- WHAT TO DO
In the lines below, how many hold the word "finishes"? Answer only with the number.

- RECORDS SHOWN
· · · · ·
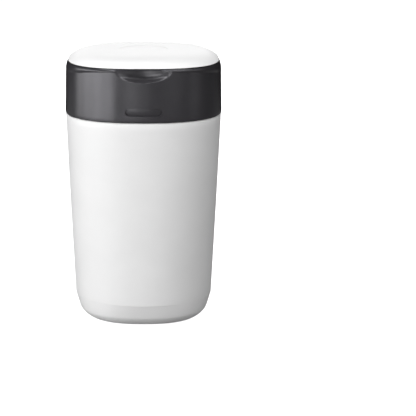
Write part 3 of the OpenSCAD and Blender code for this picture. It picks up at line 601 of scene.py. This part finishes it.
def buildCollar():
    half, low, rim, ledge, lip, inner, top = values(collar, "half low rim ledgeZ lipIn inner innerTop")
    shelf, under = collar["ledge"], ledge - collar["ledgeT"]
    section = [(half - 1.0, low), (half - 0.4, low + 0.25), (half - 0.1, low + 0.7), (collarSkin(341.1), 341.1)]
    section += [(collarSkin(z), z) for z in (346, 352, 359, 366, 374, 382, 388, 393)]
    section += [(collarSkin(z), z) for z in [393.5 + 0.5 * i for i in range(31)]]
    turns = [math.radians(t) for t in range(0, 91, 5)]
    section += [(collar["rimHalf"] + collar["roundW"] * math.cos(t), roundLow + collar["roundH"] * math.sin(t))
        for t in turns]
    section += [(lip + 0.5, rim), (lip + 0.15, rim - 0.1), (lip, rim - 0.4)]
    section += [(lip, rim - 0.4 - 1.1 * i) for i in range(1, 7)] + [(lip - 0.2, ledge + 0.1), (lip - 0.7, ledge)]
    section += [(r, ledge) for r in (116.8, 115.2, 113.6)] + [(shelf, ledge - 0.4), (shelf, under + 0.4)]
    section += [(r, under) for r in (shelf + 0.4, 115.5, 118.0, 121.0, top - 0.4)] + [(top, under - 0.4)]
    section += [(mix(top, inner, (under - z) / (under - low)), z)
        for z in (412, 410, 408, 406, 404, 402, 400, 398, 394, 386, 372, 356, 345)]
    section += [(inner, low + 0.5), (inner + 0.4, low), (half - 1.0, low)]
    piece = turnProfile("collar_shell", section, ((66, 40), (48, 144), (246, 123)))
    flat = [math.hypot(v.co.x, v.co.y) / mm for v in piece.data.vertices]
    squarePlan(piece, collarSquare)
    pressScoop(piece, flat)
    carve(piece, pillPrism("pill_hole", collar["pillW"], collar["pillH"], collar["pillZ"], -131, -117))
    for wide, base, high in ((collar["notchX"], 338, collar["notchTop"]), (collar["lidNotchX"], ledge, 430)):
        carve(piece, block("notch", (-wide, 109.9, base), (wide, 140, high)))
    y, z, barrel, bore = values(tub, "hingeY hingeZ barrel bore")
    wide = collar["barrelHalf"]
    extras = [rodAlongX("knuckle", 0, y, z, barrel, 2 * wide, bore)]
    web = block("web", (-wide, y - 0.5, z), (wide, y + 4.5, z + 9.5))
    carve(web, rodAlongX("bore", 0, y, z, barrel - 0.6, 50))
    extras.append(web)
    y, z, barrel, width = values(collar, "lidHingeY lidHingeZ lidBarrel lidBarrelW")
    for x in (-collar["lidBarrelX"], collar["lidBarrelX"]):
        web = block("web", (x - width / 2, y - 1, ledge - 1), (x + width / 2, y + 2.4, z))
        carve(web, rodAlongX("bore", x, y, z, barrel - 0.6, 30))
        extras += [web, rodAlongX("knuckle", x, y, z, barrel, width, collar["lidBore"])]
    radius, wall, height = values(collar, "bossR bossWall bossH")
    for x, y, z in ringOf(collar["bossAt"], collar["bossLow"] + height / 2, 4, 45):  # the deck's screw bosses
        clearSelection()
        bpy.ops.mesh.primitive_cylinder_add(vertices=40, radius=radius * mm, depth=height * mm,
            end_fill_type="NOTHING", location=(x * mm, y * mm, z * mm))
        boss = takeNew("boss")
        applyModifier(boss, "SOLIDIFY", thickness=wall * mm, offset=-1)
        extras.append(boss)
        carve(piece, shiftPiece(turnProfile("drill", plug(radius - wall, 394, 419), 24), x, y))
    joinTo(piece, extras)
    return piece


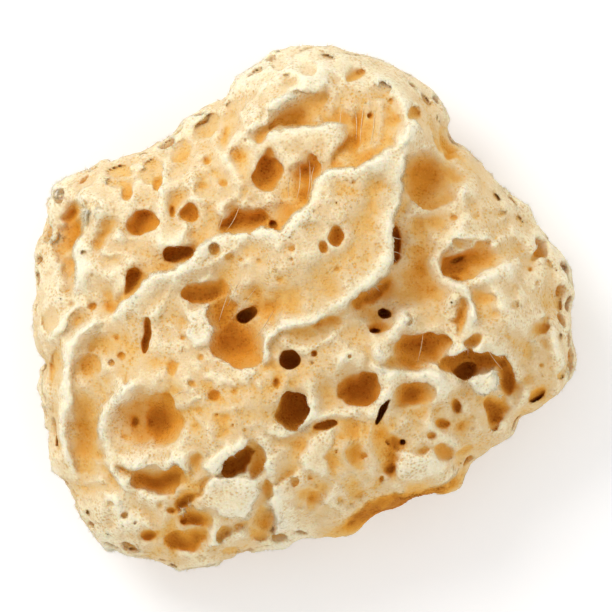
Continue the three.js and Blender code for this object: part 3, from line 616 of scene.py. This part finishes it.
def stain_and_shade_field(x, y):
    """How much darker the skin is than the plain tone, over the view from above: stains, painted shade and
    painted light.
    """
    field = bells(x, y, STAINS_AND_PAINTED_SHADE)
    for outline, _, paler in PLATES:
        field -= paler * smooth_step(inside_outline(x, y, outline), -0.8, 1.4)
    return field


# ---------------------------------------------------------------- hollows

def ellipsoid(u, v, w, half):
    """About the distance from the surface of an ellipsoid, negative inside."""
    near = np.sqrt((u / half[0]) ** 2 + (v / half[1]) ** 2 + (w / half[2]) ** 2)
    slope = np.sqrt((u / half[0] ** 2) ** 2 + (v / half[1] ** 2) ** 2 + (w / half[2] ** 2) ** 2)
    return near * (near - 1) / np.maximum(slope, 1e-4)


def depth_of(hollow):
    """How deep a hollow is cut: a pale one is shallow, and only a black one is as deep as it is given."""
    deep = hollow.deep * (0.45 + 0.55 * hollow.darkness)
    if hollow.darkness < 0.9:
        narrow = min(hollow.rx, hollow.ry)
        deep = min(deep, narrow * (0.9 + 2.2 * hollow.darkness**2) + 2.0 * hollow.darkness)
    return deep


def cut_out(field, painted_shade, part, hollow_field, blend, shade):
    """Takes a hollow out of a part of the field, and stores the painted shade inside it."""
    field[part] = smooth_max(field[part], -hollow_field, blend)
    painted_shade[part] = np.maximum(painted_shade[part], shade)


def cut_top_hollow(field, painted_shade, top, bend, hollow):
    """Takes a hollow out from above. Depth is counted from the skin over it."""
    cx, cy, rx, ry, turn, _, darkness, lean_x, lean_y = hollow
    deep = depth_of(hollow)
    reach = max(rx, ry) + max(abs(lean_x), abs(lean_y)) + 2.5
    xs = slice(*np.searchsorted(axes[0], [cx - reach, cx + reach]))
    ys = slice(*np.searchsorted(axes[1], [cy - reach, cy + reach]))
    here = top[xs, ys]
    if here.size == 0 or here.max() <= 0:
        return
    zs = slice(*np.searchsorted(axes[2], [here[here > 0].min() - deep - 2.5, here.max() + 2.5]))
    x, y, z = np.meshgrid(axes[0][xs], axes[1][ys], axes[2][zs], indexing="ij")
    depth = here[:, :, None] - z
    lean = np.clip(depth / deep, -0.3, 1.1)
    ragged = min(1.1, 0.24 * math.sqrt(rx * ry))
    u0 = x + ragged * bend[0][xs, ys, None] - cx - lean_x * lean
    v0 = y + ragged * bend[1][xs, ys, None] - cy - lean_y * lean
    c, s = math.cos(math.radians(turn)), math.sin(math.radians(turn))
    u, v, w = u0 * c + v0 * s, v0 * c - u0 * s, depth - 0.3 * deep
    hollow_field = ellipsoid(u, v, w, (rx * 1.04, ry * 1.04, 0.7 * deep))
    blend = min(RIM_BLEND, 0.4 * min(rx, ry) + 0.15)
    # painted shade, darkest deep in the hollow
    shade = darkness * smooth_step(0.9 - hollow_field, 0.0, 1.4) * smooth_step(depth, 0.2, 0.4 * deep)
    cut_out(field, painted_shade, (xs, ys, zs), hollow_field, blend, shade)


def scattered_hollows(rough):
    """Small hollows strewn over the rough skin between the listed ones."""
    rng = np.random.default_rng(SEED * 1000 + 30)
    placed = [(hollow.cx, hollow.cy, max(hollow.rx, hollow.ry)) for hollow in HOLLOWS]
    strewn = []
    for _ in range(SCATTER_TRIES):
        cx, cy = rng.uniform(box_low[0], box_high[0]), rng.uniform(box_low[1], box_high[1])
        radius = 0.45 + 0.9 * rng.uniform() ** 3
        turn, stretch = rng.uniform(0, 180), rng.uniform(0.6, 1.0)
        lean = rng.uniform(-0.6, 0.6, 2)
        # the darkness is painted shade inside the hollow, and it also sets how deep the hollow is cut
        deep, darkness = radius * rng.uniform(2.0, 4.5), rng.uniform(0.05, 0.35)
        cell = rough[np.searchsorted(axes[0], cx), np.searchsorted(axes[1], cy)]
        clear = all(math.hypot(cx - px, cy - py) > radius + r + 0.7 for px, py, r in placed)
        if clear and rng.uniform() < cell:
            placed.append((cx, cy, radius))
            strewn.append(Hollow(cx, cy, radius, radius * stretch, turn, deep, darkness, *lean))
    return strewn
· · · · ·
- OUTPUT
2